-- start DATA EXTRACT --
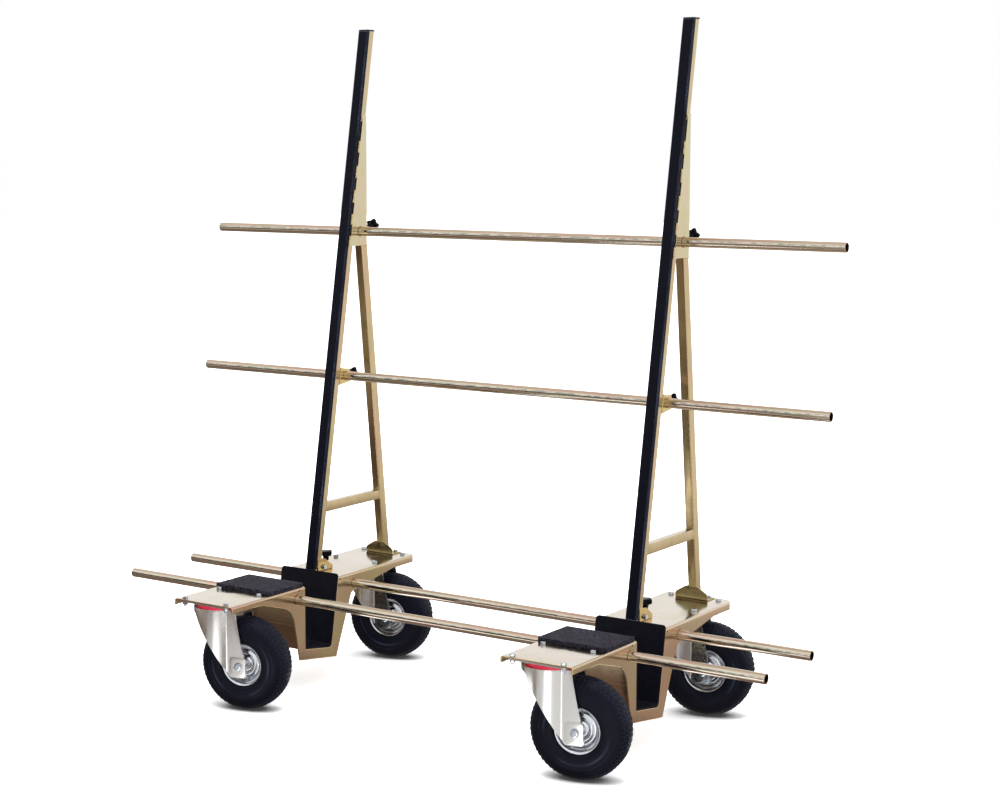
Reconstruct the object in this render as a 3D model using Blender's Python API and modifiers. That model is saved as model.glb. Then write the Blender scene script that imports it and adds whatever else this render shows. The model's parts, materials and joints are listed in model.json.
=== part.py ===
"""Carrier for glass panes: two floor units on swivel casters, with leaning uprights, joined by four tubes.

Panes stand in the pockets of the two units and lean back on the rubber of the uprights. The units slide
along the tubes to suit the width of the panes. Lengths are in metres, +Z is up, the tubes run along X, the
panes lean back towards +Y, and the tyres stand on Z = 0.
"""

import math

import bmesh
import bpy
from mathutils import Matrix, Vector

# Fits
seat_gap = 0.0003
sliding_gap = 0.0006
overrun = 0.020
weld_distance = 0.00001

# Tubes and the two floor units
tube_length = 2.095
tube_diameter = 0.027
tube_wall = 0.002
unit_spacing = 1.083
unit_pair_offset = 0.0221

# Folded base of a floor unit
base_length = 0.846
base_width = 0.210
platform_height = 0.3067
base_sheet = 0.004
bend_radius = 0.006
rear_corner_radius = 0.028
front_flange_drop = 0.018
rear_flange_drop = 0.021

# Pocket in which the panes stand
pocket_front_y = -0.1133
pocket_front_depth = 0.183
pocket_rear_depth = 0.201
pocket_corner_radius = 0.012
pocket_wall = 0.003
lap_drop = 0.119
carrier_front_y = 0.0343
lean = math.radians(9.82)

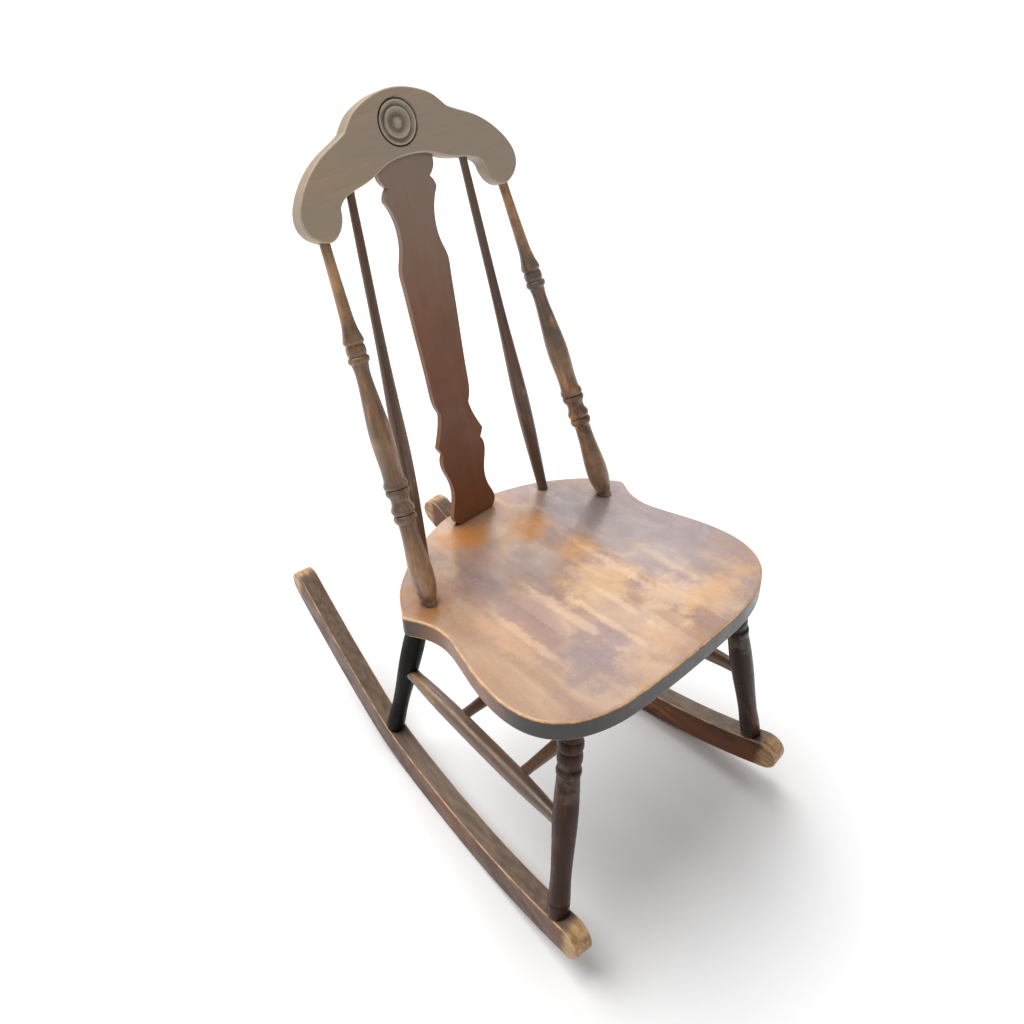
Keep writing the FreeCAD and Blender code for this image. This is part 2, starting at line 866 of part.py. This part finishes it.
for name, node in nodes.items():
    shape = node.Shape
    if shape.isNull() or not shape.isValid() or len(shape.Solids) != 1:
        raise RuntimeError("%s has no single valid solid" % name)
    shape.exportStep("parts/%s.step" % name)
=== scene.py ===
import math

import bpy
import numpy as np
from mathutils import Matrix, Vector

# Looks of the turned rocking chair. Metres, floor at z = 0, the sitter faces -Y.
# Every wooden piece keeps its CAD mesh and gets an aged varnished wood of its own, with the
# grain laid along the piece.

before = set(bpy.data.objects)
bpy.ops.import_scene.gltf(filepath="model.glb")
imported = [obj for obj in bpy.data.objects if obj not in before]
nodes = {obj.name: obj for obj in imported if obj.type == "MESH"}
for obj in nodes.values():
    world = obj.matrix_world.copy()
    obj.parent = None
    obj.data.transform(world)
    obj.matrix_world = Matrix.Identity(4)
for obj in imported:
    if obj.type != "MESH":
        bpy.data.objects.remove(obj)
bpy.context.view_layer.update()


# ---------------------------------------------------------------- colours

def srgb(red, green, blue):
    """Scene-linear colour of an 8-bit display colour."""
    def linear(value):
        value /= 255.0
        return value / 12.92 if value <= 0.04045 else ((value + 0.055) / 1.055) ** 2.4
    return (linear(red), linear(green), linear(blue), 1.0)


# ---------------------------------------------------------------- grain frames

def grain_frame(node):
    """Matrix from the row frame to a piece's own grain frame: Z along the piece, X across
    its thinnest side, origin at its middle."""
    points = np.array([v.co for v in nodes[node].data.vertices], float)
    low, high = points.min(0), points.max(0)
    middle = (low + high) / 2
    spread = np.cov((points - points.mean(0)).T)
    _, axes = np.linalg.eigh(spread)
    along, thin = Vector(axes[:, 2]), Vector(axes[:, 0])
    if along.z + 0.01 * along.y + 0.001 * along.x < 0:
        along = -along
    if thin.y + 0.01 * thin.x < 0:
        thin = -thin
    wide = along.cross(thin)
    turn = Matrix((thin, wide, along)).to_4x4()
    return turn @ Matrix.Translation(-Vector(middle))


# ---------------------------------------------------------------- shader helpers

class Shader:
    """A material's node tree, with one short call per node."""

    def __init__(self, name):
        self.material = bpy.data.materials.new(name)
        self.material.use_nodes = True
        self.tree = self.material.node_tree
        self.tree.nodes.clear()

    def add(self, kind, settings=None, **inputs):
        node = self.tree.nodes.new("ShaderNode" + kind)
        for key, value in (settings or {}).items():
            setattr(node, key, value)
        for key, value in inputs.items():
            self.plug(node.inputs[key.replace("_", " ")], value)
        return node

    def plug(self, socket, value):
        if isinstance(value, bpy.types.NodeSocket):
            self.tree.links.new(value, socket)
        else:
            socket.default_value = value

    def mapped(self, vector, matrix, stretch=(1.0, 1.0, 1.0)):
        """vector in the frame that matrix leads to, then stretched along its axes."""
        placed = self.add("Mapping", Vector=vector)
        placed.inputs["Location"].default_value = matrix.to_translation()
        placed.inputs["Rotation"].default_value = matrix.to_euler()
        if stretch == (1.0, 1.0, 1.0):
            return placed.outputs["Vector"]
        drawn = self.add("Mapping", Vector=placed.outputs["Vector"], Scale=stretch)
        return drawn.outputs["Vector"]

    def noise(self, vector, scale, detail=4.0, rough=0.55, distort=0.0):
        node = self.add("TexNoise", Vector=vector, Scale=scale, Detail=detail,
                        Roughness=rough, Distortion=distort)
        return node.outputs["Fac"]

    def math(self, operation, a, b=0.0, clamp=False):
        node = self.add("Math", {"operation": operation, "use_clamp": clamp})
        self.plug(node.inputs[0], a)
        self.plug(node.inputs[1], b)
        return node.outputs[0]

    def spread(self, value, low, high, to_low=0.0, to_high=1.0):
        """value remapped from low..high to to_low..to_high, held at the ends, eased."""
        node = self.add("MapRange", {"interpolation_type": "SMOOTHSTEP"}, Value=value)
        for index, number in enumerate((low, high, to_low, to_high), start=1):
            node.inputs[index].default_value = number
        return node.outputs["Result"]

    def mix(self, factor, a, b, blend="MIX"):
        node = self.add("Mix", {"data_type": "RGBA", "blend_type": blend})
        self.plug(node.inputs[0], factor)
        self.plug(node.inputs[6], a)
        self.plug(node.inputs[7], b)
        return node.outputs[2]

    def ramp(self, factor, *stops):
        node = self.add("ValToRGB", Fac=factor)
        elements = node.color_ramp.elements
        while len(elements) < len(stops):
            elements.new(0.5)
        for element, (place, colour) in zip(elements, stops):
            element.position = place
            element.color = colour
        return node.outputs["Color"]


# ---------------------------------------------------------------- woods

# Colour of grime and painted shade in grooves, hollows and joins.
RECESS_GRIME_AND_SHADE = srgb(20, 14, 11)
PORE = srgb(34, 24, 18)


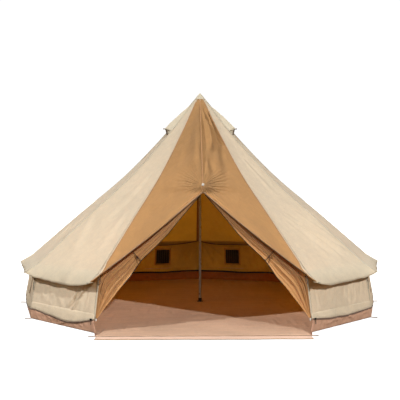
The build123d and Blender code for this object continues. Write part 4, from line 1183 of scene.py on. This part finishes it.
# The camera sees a bright floor; to the tent's shaded parts it is darker and warmer.
n = Nodes(bpy.data.materials.new("studio_floor"))
seen = n.add("AddShader", {0: n.add("BsdfDiffuse", {"Color": (0.80, 0.80, 0.80, 1)}).outputs[0],
                           1: n.add("Emission", {"Strength": 0.80}).outputs[0]}).outputs[0]
dim = n.add("BsdfDiffuse", {"Color": (0.15, 0.115, 0.065, 1)}).outputs[0]
ground.materials.append(n.finish(n.mix_shader(n.add("LightPath").outputs["Is Camera Ray"], dim, seen)))
ground_obj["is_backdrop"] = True

n = Nodes(bpy.data.worlds.new("studio"), "OutputWorld")
soft = n.add("Background", {"Color": (1.0, 0.95, 0.87, 1), "Strength": 0.14}).outputs[0]
white = n.add("Background", {"Color": (1, 1, 1, 1), "Strength": 1.05}).outputs[0]
bpy.context.scene.world = n.finish(n.mix_shader(n.add("LightPath").outputs["Is Camera Ray"], soft, white))

for name, energy, softness, towards in (
        ("key_right", 2.02, 1.4, (-1.25, 2.18, -1.60)), ("key_left", 1.85, 1.4, (1.45, 1.14, -1.60)),
        ("sky", 1.10, 60.0, (-0.1, -0.02, -1.0)), ("front", 0.18, 25.0, (0.04, 1.0, -0.18))):
    sun = bpy.data.lights.new(name, "SUN")
    sun.energy = energy
    sun.angle = math.radians(softness)
    sun.color = (1.0, 0.985, 0.955)
    sun_obj = bpy.data.objects.new(name, sun)
    sun_obj.rotation_euler = Vector(towards).to_track_quat("-Z", "Y").to_euler()
    bpy.context.scene.collection.objects.link(sun_obj)

# The photo's view: focal length in pixels of a 400-pixel frame, distance, height and tilt.
FOCAL_PX, DISTANCE, EYE_Z, LOOK_DOWN, AZIMUTH = 721, 10.38, 1.7086, 1.3201, math.radians(-1.05)
cam = bpy.data.cameras.new("camera")
cam.sensor_width = 36
cam.lens = FOCAL_PX / 400 * cam.sensor_width
cam_obj = bpy.data.objects.new("camera", cam)
bpy.context.scene.collection.objects.link(cam_obj)
cam_obj.location = (DISTANCE * math.sin(AZIMUTH), -DISTANCE * math.cos(AZIMUTH), EYE_Z)
cam_obj.rotation_euler = (math.radians(90 - LOOK_DOWN), 0, AZIMUTH)
bpy.context.scene.camera = cam_obj
bpy.context.scene.view_settings.view_transform = "Standard"

bpy.context.view_layer.update()
low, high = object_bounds()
-- end DATA EXTRACT --
Extract the lines from the line with "for name, node" through the line with "in imported if". Keep both of those lines, copy everything exactly, and add nothing.

SOLUTION TO THIS PROBLEM ::
for name, node in nodes.items():
    shape = node.Shape
    if shape.isNull() or not shape.isValid() or len(shape.Solids) != 1:
        raise RuntimeError("%s has no single valid solid" % name)
    shape.exportStep("parts/%s.step" % name)
=== scene.py ===
import math

import bpy
import numpy as np
from mathutils import Matrix, Vector

# Looks of the turned rocking chair. Metres, floor at z = 0, the sitter faces -Y.
# Every wooden piece keeps its CAD mesh and gets an aged varnished wood of its own, with the
# grain laid along the piece.

before = set(bpy.data.objects)
bpy.ops.import_scene.gltf(filepath="model.glb")
imported = [obj for obj in bpy.data.objects if obj not in before]
nodes = {obj.name: obj for obj in imported if obj.type == "MESH"}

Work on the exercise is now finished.